BBS FM (DWLV)
- Naga; Philippines;
- Broadcast area: Camarines Sur and surrounding areas
- Frequency: 91.9 MHz
- Branding: 91.9 BBS FM

Programming
- Languages: Bicolano, Filipino, English
- Format: Classic Hits, News, Talk

Ownership
- Owner: Bicol Broadcasting System
- Sister stations: DWLV 603 96.5 Radyo Kafuerte

History
- First air date: 2004
- Former call signs: DZLR (2004–2015)
- Former names: Mixx FM (2004–2015)

Technical information
- Licensing authority: NTC
- Power: 10,000 watts

= DWLV-FM =

Radio station in Naga, Camarines Sur, Philippines

DWLV (91.9 FM), broadcasting as 91.9 BBS FM, is a radio station owned and operated by Bicol Broadcasting System.
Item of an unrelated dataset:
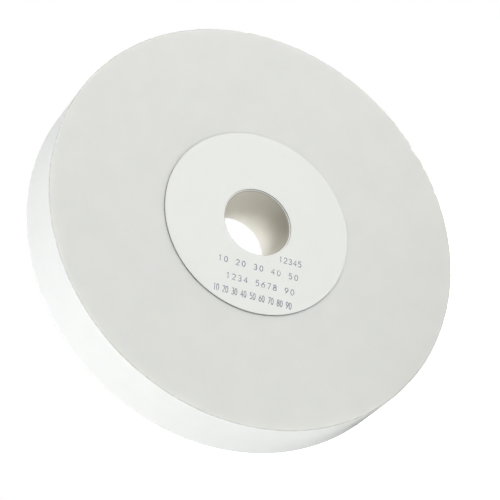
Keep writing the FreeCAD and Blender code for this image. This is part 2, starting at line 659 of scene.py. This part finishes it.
def studio():
    """Soft light from ahead of both faces, falling off to the sides. The camera itself sees plain white."""
    made = bpy.data.worlds.new("studio")
    made.use_nodes = True
    nodes = Nodes(made.node_tree)
    direction = nodes.nodes.new("ShaderNodeTexCoord").outputs["Generated"]
    along = nodes.add("ShaderNodeSeparateXYZ", Vector=direction).outputs["Y"]
    behind = nodes.maths("GREATER_THAN", along, 0.0)
    strength = nodes.maths("ADD", nodes.maths("MULTIPLY", behind, STUDIO_REAR - STUDIO_FRONT), STUDIO_FRONT)
    light = nodes.maths("MULTIPLY", nodes.maths("MULTIPLY", along, along), strength)
    seen = nodes.nodes.new("ShaderNodeLightPath").outputs["Is Camera Ray"]
    background = made.node_tree.nodes["Background"]
    background.inputs["Color"].default_value = (1, 1, 1, 1)
    nodes.feed(background.inputs["Strength"], nodes.maths("MAXIMUM", light, seen))
    bpy.context.scene.world = made


def area_light(name, place, size, power, colour):
    """A soft square light that faces the wheel and isn't itself seen by the camera."""
    data = bpy.data.lights.new(name, "AREA")
    data.size = size
    data.energy = power
    data.color = colour
    made = bpy.data.objects.new(name, data)
    made.visible_camera = False
    made.location = place
    made.rotation_euler = (-Vector(place)).to_track_quat("-Z", "Y").to_euler()
    bpy.context.scene.collection.objects.link(made)


def camera():
    """A long lens, to the left of the wheel's axis and tipped on its side."""
    data = bpy.data.cameras.new("camera")
    data.sensor_width = SENSOR_WIDTH_MM
    data.lens = LENS_MM
    data.clip_end = CLIP_END
    back = Vector((-math.sin(CAMERA_OFF_AXIS), -math.cos(CAMERA_OFF_AXIS), 0))
    upright = Vector((0, 0, 1))
    level = upright.cross(back)
    right = level * math.cos(CAMERA_ROLL) - upright * math.sin(CAMERA_ROLL)
    up = level * math.sin(CAMERA_ROLL) + upright * math.cos(CAMERA_ROLL)
    place = back * CAMERA_DISTANCE - right * CENTRE_RIGHT - up * CENTRE_UP
    made = bpy.data.objects.new("camera", data)
    made.matrix_world = Matrix.Translation(place) @ Matrix((right, up, back)).transposed().to_4x4()
    bpy.context.scene.collection.objects.link(made)
    bpy.context.scene.camera = made


abrasive_ring()
bush_lining()
blotters()
floor()
studio()
for light in LIGHTS:
    area_light(*light)
camera()
bpy.context.scene.view_settings.view_transform = "Standard"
The station's studio and transmitter are located at the BBS Bldg., Balatas Rd., Brgy. Balatas, Naga, Camarines Sur.

==History==
The station was established in 2004 as Mixx FM airing a mass-based format, with news and talk in the morning. In 2017, it rebranded as BBS FM and switched to a classic hits format, albeit retaining its news and talk programming.